The Kentucky Teachers' Retirement System is about $14.3 billion short of the money it needs to pay retirement benefits over the next three decades. But it now has 57.7 percent of the money needed to pay that debt. Last year, the system had 56.4 percent of the money required to meet its obligations.

A report from Cavanaugh Macdonald Consulting showed actuaries assumed the system's investments would grow by 7.5 percent. Instead, they grew by 10.5 percent. But pension system Executive Secretary Gary Harbin attributed the improved numbers to the legislature's increased spending. From 2012 to 2016, the legislature never approved more than 74 percent of the system's funding request. The legislature has approved 97 percent of the agency's funding request in the past two years, plus 100 percent of the request over the next two years.

"This is a great turning point for us," Harbin told members of the system's governance and audit committee on Tuesday. "The legislature and the administration are to be wholeheartedly ... applauded for the financing they put toward this pension plan."

The teachers' retirement plan has been a lightning rod in 2018. In the spring, the Republican-controlled legislature made some changes to the system, including moving all new teacher hires into a hybrid plan and limiting how teachers can use sick days in calculating their retirement benefits. It also changed how the state pays off its pension debt, requiring more money at first but savings over time.

Thousands of teachers responded by marching at the state Capitol, a protest so large it forced the closure of more than 30 school districts across the state.

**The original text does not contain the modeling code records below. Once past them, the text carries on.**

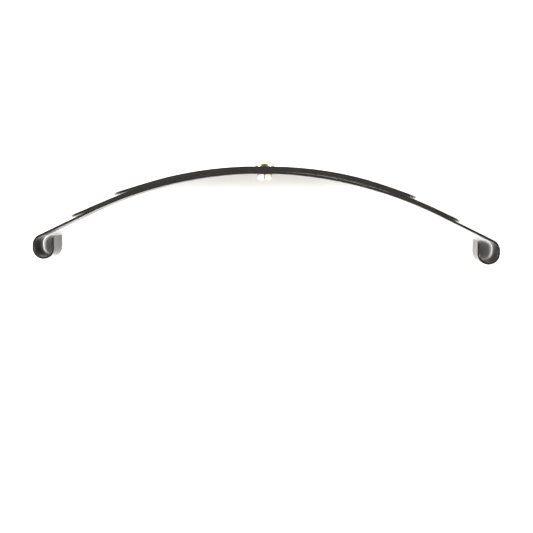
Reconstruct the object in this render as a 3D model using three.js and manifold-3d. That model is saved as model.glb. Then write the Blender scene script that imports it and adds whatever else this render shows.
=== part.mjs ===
// A three-leaf spring for a one-tenth scale truck. Three strips of spring steel lie on each other, held by
// one small domed bolt and a hex nut through the middle. The longest strip, the main leaf, is rolled down
// at both ends into an open eye that takes the hanger's bush; the other two end plainly, one short of the other.
//
// Frame, in millimetres: +X along the spring, +Y across its width, +Z up through the arch. The origin is on
// the bolt's axis, at the level of the lowest line of the two eyes.
//
// Steel strip bends all along its length, which rigid pieces can't do, so each leaf is made as a clamped middle
// and two arms. A strip held at the bolt and loaded at its eye moves that eye as if it were hinged a third of
// the way out, so the arms meet the middle there. They turn about a line across the top of the pack, so that
// their end faces only open as the arch flattens.
import * as THREE from "three";
import { mergeVertices } from "three/addons/utils/BufferGeometryUtils.js";
import Module from "manifold-3d";

// Leaf strip
const leafWidth = 6.5;
const leafThickness = 0.5;
const leafGap = 0.03; // film of paint between two leaves
const cornerRadius = 0.9; // rounded corners of the plain leaf ends, seen from above

// Line of the main leaf, from the bolt outwards. All lengths run along the strip.
const seatHalf = 2.6; // flat under the axle pad, on each side of the bolt
const seatBendRadius = 25;
const seatBendTurn = 3; // degrees
const archRadius = 86.5;
const archTurn = 22.8; // degrees
const tailLength = 12.1; // straight strip between the arch and the eye

// Eye rolled at each end: down over a shoulder, half a turn round the bush, and up again to an open toe
const eyeShoulderRadius = 2.15;
const eyeSideLength = 0.65;
const eyeRadius = 2.1;
const toeLength = 2.55;

// Reach of the two upper leaves from the bolt, along the strip
const shortLeafReach = 32.1;
const secondLeafTail = 10.3; // how much further the second leaf reaches than the short one
const tipLift = 0.2; // how far the tip of an upper leaf stands off the leaf below it
const liftRun = 9; // length over which it does so

// Where the arms meet the clamped middle
const hingeReach = 15; // from the bolt, along the strip
const armGap = 0.06;

// Bolt and nut, 2 mm thread
const threadRadius = 1.0;
const boltHoleClearance = 0.1;
const threadClearance = 0.03;
const seatingGap = 0.02; // under the head and over the nut
const headRadius = 2.05;
const headHeight = 1.4;
const headRim = 0.3; // upright edge of the head below its dome
const headMargin = 0.12; // from the head's edge to the part of the seat that the axle pad rests on
const socketAcross = 1.3;
const socketDepth = 0.8;
const nutAcross = 3.0;
const nutHeight = 1.2;
const nutChamfer = 0.14;
const boltEndChamfer = 0.18;

// Facets
const archStep = 2.4; // mm of strip to a facet along the arch
const eyeStep = 12; // degrees to a facet round the eye
const roundSides = 40;
const domeSteps = 8; // facets from the head's edge to its middle
const cornerSides = 4;
const sameReach = 1e-6; // mm; two cross edges closer than this are one
const samePoint = 1e-5; // mm; two corners closer than this are one
const boreOverrun = 1; // how far a cutting cylinder passes both faces

const rad = THREE.MathUtils.degToRad;
const shoulderTurn = 90 - seatBendTurn - archTurn;
const secondLeafReach = shortLeafReach + secondLeafTail;
const leafPitch = leafThickness + leafGap;

// The strip's middle line as runs of constant curvature: length, total turn in degrees, and facets.
const bend = (radius, turn, facets) => ({
  length: radius * rad(turn),
  turn,
  facets: Math.ceil(facets),
});
const runs = [
  { length: seatHalf, turn: 0, facets: 1 },
  bend(seatBendRadius, seatBendTurn, 1),
  bend(archRadius, archTurn, (archRadius * rad(archTurn)) / archStep),
  { length: tailLength, turn: 0, facets: 1 },
  bend(eyeShoulderRadius, shoulderTurn, shoulderTurn / eyeStep),
  { length: eyeSideLength, turn: 0, facets: 1 },
  bend(eyeRadius, 180, 180 / eyeStep),
  { length: toeLength, turn: 0, facets: 1 },
];
const stripLength = runs.reduce((sum, run) => sum + run.length, 0);

// Point and heading of the middle line at a distance from the bolt; z is measured from the seat.
function middleLine(reach) {
  let x = 0;
  let z = 0;
  let heading = 0;
  let left = reach;
  for (const run of runs) {
    const length = Math.min(left, run.length);
    const turn = rad(run.turn) * (length / run.length);
    const chord = turn ? (2 * Math.sin(turn / 2) * length) / turn : length;
    x += chord * Math.cos(heading + turn / 2);
    z -= chord * Math.sin(heading + turn / 2);
    heading += turn;
    left -= length;
    if (left <= sameReach) break;
  }
  return { x, z, heading };
}

const leaves = [
  { name: "main_leaf", reach: stripLength },
  { name: "second_leaf", reach: secondLeafReach },
  { name: "short_leaf", reach: shortLeafReach },
];

// Height of a leaf's lower face over the main leaf's middle line, at a distance from the bolt.
function lowerFace(leaf, reach) {
  let height = leaf * leafPitch - leafThickness / 2;
  for (const upper of leaves.slice(1, leaf + 1)) {
    const along = (reach - (upper.reach - liftRun)) / liftRun;
    height += tipLift * Math.max(0, along) ** 2;
  }
  return height;
}

// Distances from the bolt at which every leaf has an edge across it, so that the leaves' facets stay parallel.
// One lies just past the bolt head, so that the flat on which an axle pad rests is a face clear of the head.
function facetReaches() {
  const reaches = [0, headRadius + headMargin, hingeReach, shortLeafReach, secondLeafReach];
  let start = 0;
  for (const run of runs) {
    for (let i = 1; i <= run.facets; i++) reaches.push(start + (run.length * i) / run.facets);
    start += run.length;
  }
  reaches.sort((a, b) => a - b);
  return reaches.filter((reach, i) => i === 0 || reach - reaches[i - 1] > sameReach);
}
const reaches = facetReaches();

// A point at a height over the middle line, square to the strip.
function overLine(reach, height) {
  const { x, z, heading } = middleLine(reach);
  return new THREE.Vector2(x + height * Math.sin(heading), z + height * Math.cos(heading));
}

const lowest = Math.min(...reaches.map((reach) => overLine(reach, leafThickness / 2).y));
const seatHeight = -lowest; // of the main leaf's middle line at the bolt

const wasm = await Module();
wasm.setup();

// A closed geometry as a solid that can be cut.
function solid(geometry) {
  const bare = geometry.clone();
  bare.deleteAttribute("normal");
  bare.deleteAttribute("uv");
  const merged = mergeVertices(bare, samePoint);
  return new wasm.Manifold(
    new wasm.Mesh({
      numProp: 3,
      vertProperties: merged.attributes.position.array,
      triVerts: new Uint32Array(merged.index.array),
    }),
  );
}

// A solid as a geometry for a mesh.
function geometryOf(made) {
  const { vertProperties, triVerts, numProp } = made.getMesh();
  const geometry = new THREE.BufferGeometry();
  const positions = new Float32Array((vertProperties.length / numProp) * 3);
  for (let i = 0; i < positions.length / 3; i++)
    positions.set(vertProperties.slice(i * numProp, i * numProp + 3), i * 3);
  geometry.setAttribute("position", new THREE.BufferAttribute(positions, 3));
  geometry.setIndex(new THREE.BufferAttribute(triVerts, 1));
  const flat = geometry.toNonIndexed();
  flat.computeVertexNormals();
  return flat;
}

// Strip between two distances from the bolt, as the side outline's points on one side of the bolt.
function stripSide(from, to, leaf, side) {
  const inside = reaches.filter((reach) => reach > from + sameReach && reach < to - sameReach);
  const at = [from, ...inside, to];
  const put = (reach, height) => {
    const point = overLine(reach, height);
    return new THREE.Vector2(side * point.x, point.y + seatHeight);
  };
  return {
    top: at.map((reach) => put(reach, lowerFace(leaf, reach) + leafThickness)),
    under: at.map((reach) => put(reach, lowerFace(leaf, reach))),
  };
}

// Side outline drawn in X and Z, made as wide as the strip.
function stripFrom(outline) {
  const geometry = new THREE.ExtrudeGeometry(new THREE.Shape(outline), {
    depth: leafWidth,
    bevelEnabled: false,
  });
  geometry.rotateX(Math.PI / 2);
  geometry.translate(0, leafWidth / 2, 0);
  return solid(geometry);
}

function uprightCylinder(radius, low, high, sides) {
  const geometry = new THREE.CylinderGeometry(radius, radius, high - low, sides);
  geometry.rotateX(Math.PI / 2);
  geometry.translate(0, 0, (low + high) / 2);
  return geometry;
}

// Clamped middle of a leaf, with its bolt hole.
function middleGeometry(leaf) {
  const right = stripSide(0, hingeReach - armGap / 2, leaf, 1);
  const left = stripSide(0, hingeReach - armGap / 2, leaf, -1);
  const top = [...left.top.slice(1).reverse(), ...right.top];
  const under = [...left.under.slice(1).reverse(), ...right.under];
  const hole = uprightCylinder(threadRadius + boltHoleClearance, 0, 2 * seatHeight, roundSides);
  return geometryOf(stripFrom([...top, ...under.reverse()]).subtract(solid(hole)));
}

// Everything that a strip with rounded corners can fill, as seen from above: it ends at the given X.
function roundedPlan(endX) {
  const half = leafWidth / 2;
  const radius = Math.min(cornerRadius, half);
  const plan = new THREE.Shape();
  plan.moveTo(0, -half);
  plan.lineTo(endX - radius, -half);
  plan.absarc(endX - radius, radius - half, radius, -Math.PI / 2, 0, false);
  plan.absarc(endX - radius, half - radius, radius, 0, Math.PI / 2, false);
  plan.lineTo(0, half);
  const geometry = new THREE.ExtrudeGeometry(plan, {
    depth: 2 * seatHeight,
    bevelEnabled: false,
    curveSegments: cornerSides,
  });
  return solid(geometry);
}

// Arm of a leaf that runs from the clamp to a distance from the bolt.
function armGeometry(leaf, reach, side) {
  const { top, under } = stripSide(hingeReach + armGap / 2, reach, leaf, side);
  const arm = stripFrom([...top, ...under.reverse()]);
  if (leaf === 0) return geometryOf(arm);
  const endX = Math.max(...top.map((point) => side * point.x));
  const plan = roundedPlan(endX);
  return geometryOf(arm.intersect(side > 0 ? plan : plan.mirror([1, 0, 0])));
}

// Bolt: domed head with a hex socket on a plain shank the size of the thread.
function boltGeometry(headBase, end) {
  const dome = headHeight - headRim;
  const domeRadius = (headRadius ** 2 + dome ** 2) / (2 * dome);
  const socketCorner = socketAcross / Math.sqrt(3);
  const half = Math.asin(headRadius / domeRadius);
  const profile = [
    new THREE.Vector2(0, end),
    new THREE.Vector2(threadRadius - boltEndChamfer, end),
    new THREE.Vector2(threadRadius, end + boltEndChamfer),
    new THREE.Vector2(threadRadius, headBase),
    new THREE.Vector2(headRadius, headBase),
  ];
  for (let i = 0; i <= domeSteps; i++) {
    const angle = half * (1 - i / domeSteps);
    const radius = i === domeSteps ? 0 : domeRadius * Math.sin(angle);
    profile.push(
      new THREE.Vector2(radius, headBase + headHeight - domeRadius * (1 - Math.cos(angle))),
    );
  }
  const turned = new THREE.LatheGeometry(profile, roundSides);
  turned.rotateX(Math.PI / 2);
  const headTop = headBase + headHeight;
  const socket = uprightCylinder(socketCorner, headTop - socketDepth, headTop + boreOverrun, 6);
  return geometryOf(solid(turned).subtract(solid(socket)));
}

// Hex nut with both faces chamfered, one corner towards -Y.
function nutGeometry(low) {
  const corner = nutAcross / Math.sqrt(3);
  const flatRadius = nutAcross / 2;
  const high = low + nutHeight;
  const rim = [
    new THREE.Vector2(0, low),
    new THREE.Vector2(flatRadius, low),
    new THREE.Vector2(corner, low + nutChamfer),
    new THREE.Vector2(corner, high - nutChamfer),
    new THREE.Vector2(flatRadius, high),
    new THREE.Vector2(0, high),
  ];
  const turned = new THREE.LatheGeometry(rim, roundSides);
  turned.rotateX(Math.PI / 2);
  const hex = solid(uprightCylinder(corner, low, high, 6));
  const boreRadius = threadRadius + threadClearance;
  const bore = uprightCylinder(boreRadius, low - boreOverrun, high + boreOverrun, roundSides);
  return geometryOf(hex.intersect(solid(turned)).subtract(solid(bore)));
}

const blackSteel = new THREE.MeshStandardMaterial({ color: 0x17181b, roughness: 0.38, metalness: 0.6 });
const nickelPlate = new THREE.MeshStandardMaterial({ color: 0xb9b3a0, roughness: 0.25, metalness: 1 });

const spring = new THREE.Group();
function add(name, geometry, material) {
  const mesh = new THREE.Mesh(geometry, material);
  mesh.name = name;
  spring.add(mesh);
}

leaves.forEach(({ name, reach }, leaf) => {
  add(name + "_middle", middleGeometry(leaf), blackSteel);
  add(name + "_left_arm", armGeometry(leaf, reach, -1), blackSteel);
  add(name + "_right_arm", armGeometry(leaf, reach, 1), blackSteel);
});

const packUnder = seatHeight - leafThickness / 2;
const packTop = packUnder + (leaves.length - 1) * leafPitch + leafThickness;
const nutLow = packUnder - seatingGap - nutHeight;
add("centre_bolt", boltGeometry(packTop + seatingGap, nutLow), nickelPlate);
add("centre_nut", nutGeometry(nutLow), nickelPlate);

export default spring;
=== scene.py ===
# A three-leaf spring for a one-tenth scale truck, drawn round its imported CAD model. Three strips of black
# spring steel lie on each other, the longest rolled into an open eye at each end, and a nickel-plated bolt
# and nut hold them together. Metres; +X along the spring, +Y across the leaves, +Z up through the arch. The
# origin is on the bolt's axis, at the level of the eyes' lowest line.
import math

import bmesh
import bpy
from mathutils import Matrix, Vector


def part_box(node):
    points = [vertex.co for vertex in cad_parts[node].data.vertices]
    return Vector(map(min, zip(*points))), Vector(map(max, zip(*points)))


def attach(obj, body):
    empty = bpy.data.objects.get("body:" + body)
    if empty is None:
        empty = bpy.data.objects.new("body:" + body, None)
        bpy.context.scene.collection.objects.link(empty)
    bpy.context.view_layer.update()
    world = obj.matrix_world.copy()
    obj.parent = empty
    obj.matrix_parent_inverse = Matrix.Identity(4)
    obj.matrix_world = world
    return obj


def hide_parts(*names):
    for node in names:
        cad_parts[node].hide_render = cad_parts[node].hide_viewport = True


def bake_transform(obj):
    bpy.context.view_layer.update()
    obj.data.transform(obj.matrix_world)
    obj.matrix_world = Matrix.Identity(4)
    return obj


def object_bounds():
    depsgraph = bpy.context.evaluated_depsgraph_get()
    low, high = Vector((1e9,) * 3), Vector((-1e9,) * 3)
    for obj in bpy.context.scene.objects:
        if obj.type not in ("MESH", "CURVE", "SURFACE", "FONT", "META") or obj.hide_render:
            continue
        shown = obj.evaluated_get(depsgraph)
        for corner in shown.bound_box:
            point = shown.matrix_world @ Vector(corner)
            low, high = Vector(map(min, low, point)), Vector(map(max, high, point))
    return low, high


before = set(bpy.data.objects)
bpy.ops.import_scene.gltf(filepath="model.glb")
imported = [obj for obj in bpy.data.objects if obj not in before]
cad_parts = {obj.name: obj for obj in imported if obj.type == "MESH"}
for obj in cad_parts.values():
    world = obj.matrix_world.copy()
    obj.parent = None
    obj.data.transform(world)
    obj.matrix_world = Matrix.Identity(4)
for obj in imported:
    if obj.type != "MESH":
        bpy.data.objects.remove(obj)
cad_low, cad_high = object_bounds()

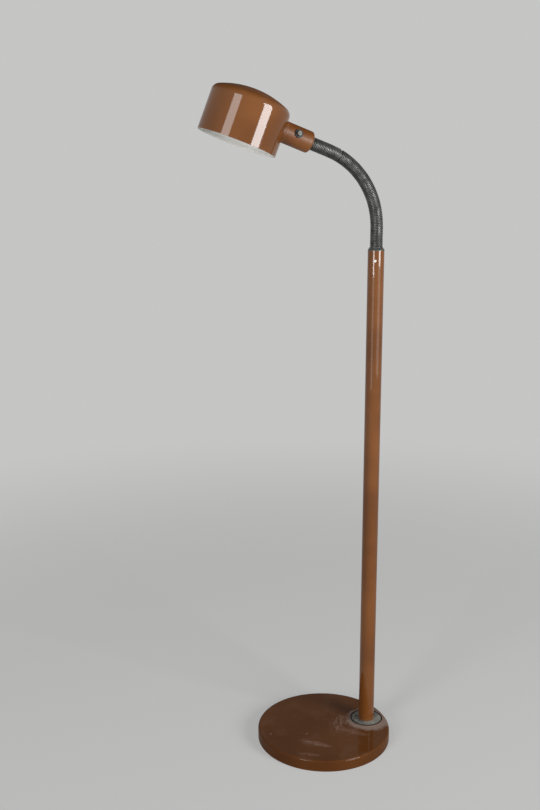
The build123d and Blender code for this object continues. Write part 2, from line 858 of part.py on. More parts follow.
def bulb_section(gap):
    # Half the section of the glass, this far inside its outer skin.
    neck = bulb_neck - gap
    globe = bulb_radius - gap
    curve = shoulder_radius + gap
    lean = degrees(asin(waist_to_globe / (globe + curve)))
    with BuildSketch(head_section) as half:
        with BuildLine():
            Line((0, cap_stop), (neck, cap_stop))
            Line((neck, cap_stop), (neck, bulb_waist))
            CenterArc((neck + curve, bulb_waist), curve, 180, -lean)
            CenterArc((0, globe_middle), globe, -lean, 90 + lean)
            Line((0, globe_middle + globe), (0, cap_stop))
        make_face()
    return half.sketch


with BuildPart() as bulb_glass:
    revolve(bulb_section(0), axis=head_axis)
    revolve(bulb_section(bulb_wall), axis=head_axis, mode=Mode.SUBTRACT)
bulb_glass.part.label = "bulb_glass"
export_step(bulb_glass.part, "parts/bulb_glass.step")


# Push switch in the collar: its button travels in a bushing through the wall.
collar_inside = collar_radius - collar_wall
switch_roof = sqrt(collar_inside**2 - (switch_box / 2) ** 2) - switch_room
switch_floor = switch_roof - switch_depth
bushing_top = collar_radius + bushing_stand
bezel_top = collar_radius + bezel_stand
button_top = collar_radius + button_stand
flange_bottom = switch_floor + switch_floor_wall + button_travel + button_play
flange_top = flange_bottom + button_flange_height
with BuildPart() as switch_body:
    with BuildSketch(switch_plane.offset(switch_floor)):
        RectangleRounded(switch_box, switch_box, radius=1)
    extrude(amount=switch_roof - switch_floor)
    with BuildSketch(switch_plane.offset(switch_roof)):
        Circle(bushing_radius)
    extrude(amount=bushing_top - switch_roof)
    with BuildSketch(switch_plane.offset(switch_floor + switch_floor_wall)):
        Circle(button_flange + button_room)
    extrude(
        amount=flange_top + button_room - switch_floor - switch_floor_wall, mode=Mode.SUBTRACT
    )
    with BuildSketch(switch_plane.offset(flange_top)):
        Circle(button_radius + button_gap)
    extrude(amount=bushing_top - flange_top, mode=Mode.SUBTRACT)
switch_body.part.label = "switch_body"
export_step(switch_body.part, "parts/switch_body.step")

with BuildPart() as switch_bezel:
    with BuildSketch(switch_plane.offset(collar_radius - collar_edge)):
        Circle(bezel_radius)
        Circle(bushing_radius + bezel_gap, mode=Mode.SUBTRACT)
    extrude(amount=bezel_top - collar_radius + collar_edge)
    top = switch_bezel.edges().sort_by(Axis(switch_middle, switch_way))[-2:]
    fillet(top.sort_by(SortBy.RADIUS)[-1], radius=(bezel_radius - bushing_radius) / 2)
    with BuildSketch(head_plane):
        Circle(collar_radius + seat_gap)
    extrude(amount=collar_length, mode=Mode.SUBTRACT)
switch_bezel.part.label = "switch_bezel"
export_step(switch_bezel.part, "parts/switch_bezel.step")

with BuildPart() as switch_button:
    with BuildSketch(switch_plane.offset(flange_bottom)):
        Circle(button_flange)
    extrude(amount=button_flange_height)
    with BuildSketch(switch_plane.offset(flange_bottom)):
        Circle(button_radius)
    extrude(amount=button_top - flange_bottom)
    rim = switch_button.edges().sort_by(Axis(switch_middle, switch_way))[-1]
    fillet(rim, radius=button_radius / 5)
switch_button.part.label = "switch_button"
export_step(switch_button.part, "parts/switch_button.step")
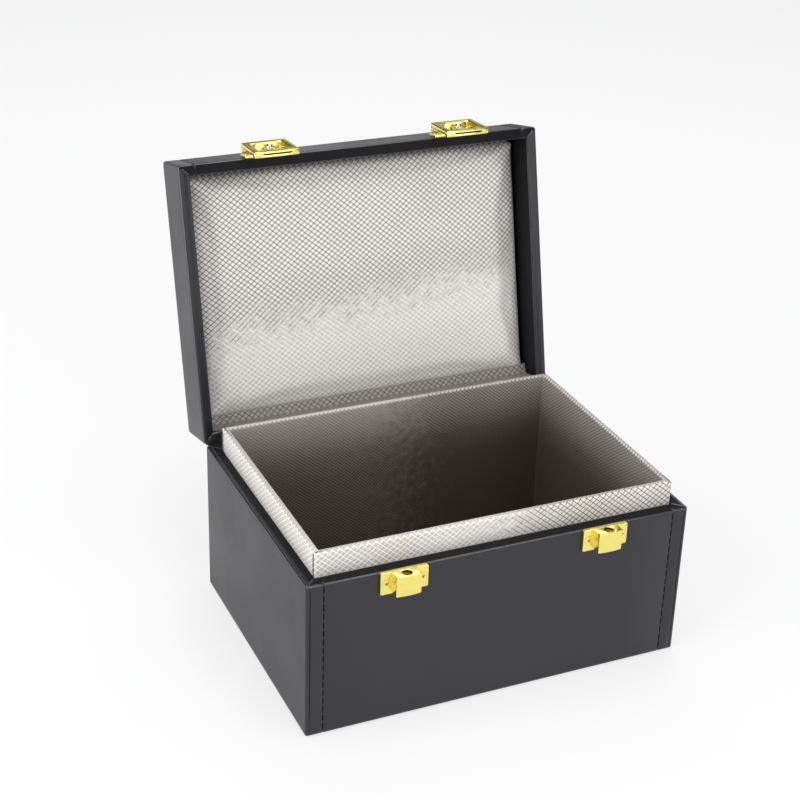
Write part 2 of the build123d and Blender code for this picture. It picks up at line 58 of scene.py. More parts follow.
# %% [markdown]
# ## The sizes that both models share
#
# These are the measures of the real box that a dressmaker of boxes would write
# down: the case, the rim, the tray that stands up inside it and the padded panel
# of the lid. The lid's pieces are all modelled shut, lying on the base, because
# flat work is easier to measure, and are swung open about the hinge at the end.

# %% Sizes of the box
HALF_WIDTH = 100.0
HALF_DEPTH = 72.0
BASE_FOOT = 0.8
BASE_TOP = 83.4
RIM = 6.5
LID_BOTTOM = 83.9
LID_TOP = 111.5
LID_RIM = 5.7
SEAM = 91.4
OPEN_ANGLE = 102.8
HINGE_Y = 72.9
HINGE_Z = 81.65
LATCHES = (-52.6, 52.6)
HINGES = (-55.0, 55.0)
STUD_REACH = 4.6
SIDES = ("front", "back", "left", "right")

hinge = Vector(mm(0, HINGE_Y, HINGE_Z))
turn = Matrix.Rotation(math.radians(-OPEN_ANGLE), 4, "X")
swing = Matrix.Translation(hinge) @ turn @ Matrix.Translation(-hinge)
shut = swing.inverted()
print("lid rim, open:", [round(value * 1000, 1) for value in swing @ Vector(mm(0, -HALF_DEPTH, LID_BOTTOM))])

# %% [markdown]
# ## The camera
#
# The box is seen from its front left corner and from above, through a long lens
# that keeps its edges nearly parallel. Place, turn and lens come from matching the
# box's own corners, so the view is a fixed part of the scene. The camera's three
# axes are written as right, up and back, and rolled a little.

# %% Camera
CAMERA_AT = Vector(mm(-332.90, -676.68, 501.58))
CAMERA_AZIMUTH = math.radians(24.534)
CAMERA_DIP = math.radians(26.546)
CAMERA_ROLL = math.radians(1.804)
CAMERA_LENS = 77.228

forward = Vector(
    (
        math.sin(CAMERA_AZIMUTH) * math.cos(CAMERA_DIP),
        math.cos(CAMERA_AZIMUTH) * math.cos(CAMERA_DIP),
        -math.sin(CAMERA_DIP),
    )
)
level_right = forward.cross(Vector((0, 0, 1))).normalized()
level_up = level_right.cross(forward)
right = level_right * math.cos(CAMERA_ROLL) + level_up * math.sin(CAMERA_ROLL)
up = level_up * math.cos(CAMERA_ROLL) - level_right * math.sin(CAMERA_ROLL)
bpy.ops.object.camera_add(location=CAMERA_AT)
camera = bpy.context.object
camera.rotation_euler = Matrix((right, up, -forward)).transposed().to_euler()
camera.data.sensor_width = 36.0
camera.data.lens = CAMERA_LENS
camera.data.clip_start = 0.05
camera.data.clip_end = 20.0
bpy.context.scene.camera = camera
print("camera lens", round(camera.data.lens, 2))

# %% [markdown]
# ## Building node trees
#
# World, floor and finishes are all built from shader nodes. A few functions place
# the nodes that come back most, and take sockets or plain numbers alike.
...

That law, Senate Bill 151, has been challenged in court. But Harbin said that law's fate will not determine the solvency of the teachers' retirement system going forward because the new spending from the legislature was authorized in a separate bill.

"The funding from the state is the primary driver," he said.

The teachers' retirement system is one of eight public pension plans in Kentucky that covers most of the state's public employees, including police officers, firefighters and other local government employees. Altogether, Kentucky's pension systems are among the worst funded in the country.

The system in the most trouble is the Kentucky Employees Retirement System's nonhazardous plan, which covers most state workers. Last week, officials announced that plan now has just 12.9 percent of the money it needs to pay benefits over the next 30 years. Executive Director David Eager said that's because the system is paying more in benefits than it receives in contributions and investment returns.

"We're kind of treading water right now in that plan," Eager said.

But Eager said things should improve slightly next year. The system's board of trustees recently changed its investment assumptions, meaning the state will contribute 83 percent of payroll to the plan instead of 49 percent of payroll. The legislature decided to fund the increase.

"That's going to make a huge difference for us going forward," he said.